You can find an example here.

Chart Upgrader
GitHub action comment, as of 19th November 2024

Working on multiple branches in parallel

If you need several PRs in flight at once (e.g. several agent sessions, one per branch), etl pr --worktree creates the new branch in a separate git worktree so your current working tree is untouched:

etl pr "Update some dataset" data --worktree

The command creates the worktree at ../etl-<branch> and runs uv sync inside it, so the worktree's .venv/ is ready to use by the time the command finishes. To start working there:

cd ../etl-<branch>

Otherwise also run source .venv/bin/activate. Or, even better, set up auto-activation once (see below) — then cd alone is enough.

When you're done with the worktree (typically after the PR is merged), clean up:

git worktree remove ../etl-<branch>
git branch -D <branch>

Optional: auto-activate the venv when you cd

Add this snippet to your ~/.zshrc so the right .venv/ activates automatically every time you cd into a worktree (or any project folder with a .venv/):

autoload -U add-zsh-hook
load-py-venv() {
    if [ -f .venv/bin/activate ]; then
        source .venv/bin/activate
    elif [ -f env/bin/activate ]; then
        source env/bin/activate
    elif [ -f venv/bin/activate ]; then
        source venv/bin/activate
    elif [ ! -z "$VIRTUAL_ENV" ] && [ -f poetry.toml -o -f requirements.txt ]; then
        deactivate
    fi
}
add-zsh-hook chpwd load-py-venv
load-py-venv

After reloading your shell (source ~/.zshrc or open a new terminal), you can cd between worktrees and the matching venv will activate on its own.
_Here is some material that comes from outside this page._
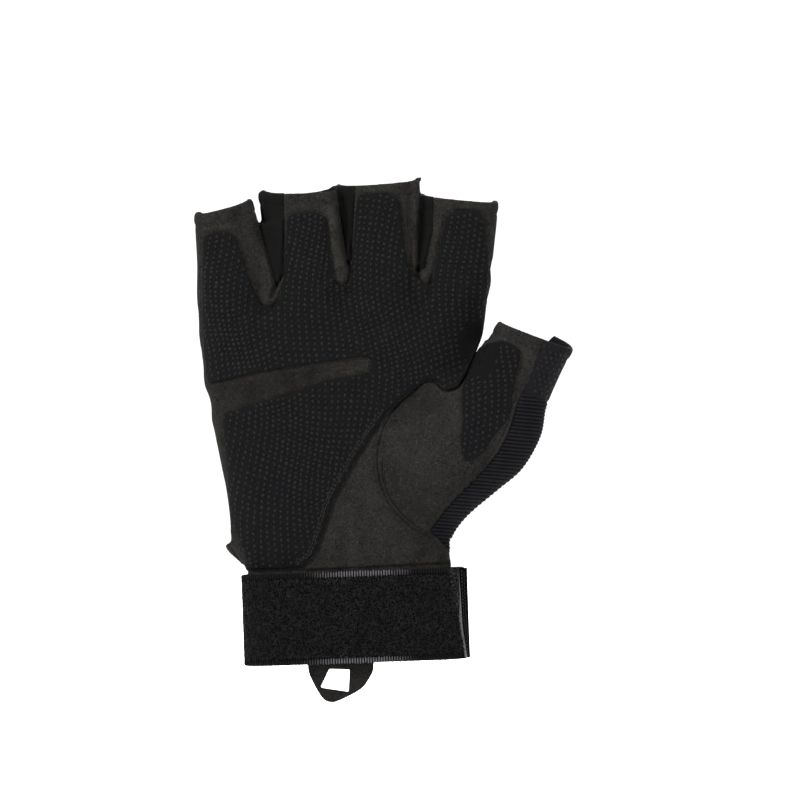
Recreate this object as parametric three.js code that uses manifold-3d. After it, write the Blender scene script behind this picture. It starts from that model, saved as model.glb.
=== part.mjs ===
// A right fingerless sports glove, open at the wrist, the thumb and four short fingers.
// The palm faces -Y, the fingers point up along +Z and the thumb leans towards +X.
// The origin is the middle of the wrist opening. All sizes are in millimetres.
import * as THREE from "three";
import { mergeVertices } from "three/addons/utils/BufferGeometryUtils.js";
import Module from "manifold-3d";

const wasm = await Module();
wasm.setup();

// Driving sizes.
const WALL = 1.6; // suede and knit walls
const SEAM = 0.3; // gap left between pieces that are sewn together
const GRIP = 1.1; // thickness of the dotted grip fabric
const GRIP_EDGE_Y = -3; // the grip fabric ends this far in front of the side seam
const SIDE_SEAM_Y = 0; // the seam between the palm and the back of the glove
const THUMB_SEAM_Y = -7; // the seam along the web side of the thumb
const OPEN_REACH = 8; // how far the form of the hollow runs past each open end
const BEYOND = 80; // far enough from the middle for a cutting prism to clear the glove
const ABOVE = 185; // above every finger end

// Sides round each tube and steps between its rows, outside and inside.
const OUTSIDE = {
  palm: { sides: 30, steps: 2 },
  thumb: { sides: 20, steps: 2 },
  finger: { sides: 16, steps: 2 },
};
const INSIDE = {
  palm: { sides: 24, steps: 1 },
  thumb: { sides: 16, steps: 1 },
  finger: { sides: 12, steps: 1 },
};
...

Tip: open each worktree in its own VS Code window (File > New Window). The Claude Code extension is scoped per workspace, so each window gets its own chat.

Sharing the data folder (optional)

--share-data symlinks the new worktree's data/ to the original's, so upstream ETL steps don't get recomputed:

etl pr "Update dataset" data --worktree --share-data

Warning

Never run rm -rf data/ in a shared worktree — the trailing slash makes rm follow the symlink and wipe the original data/. Use git worktree remove ../etl-<branch> to clean up instead.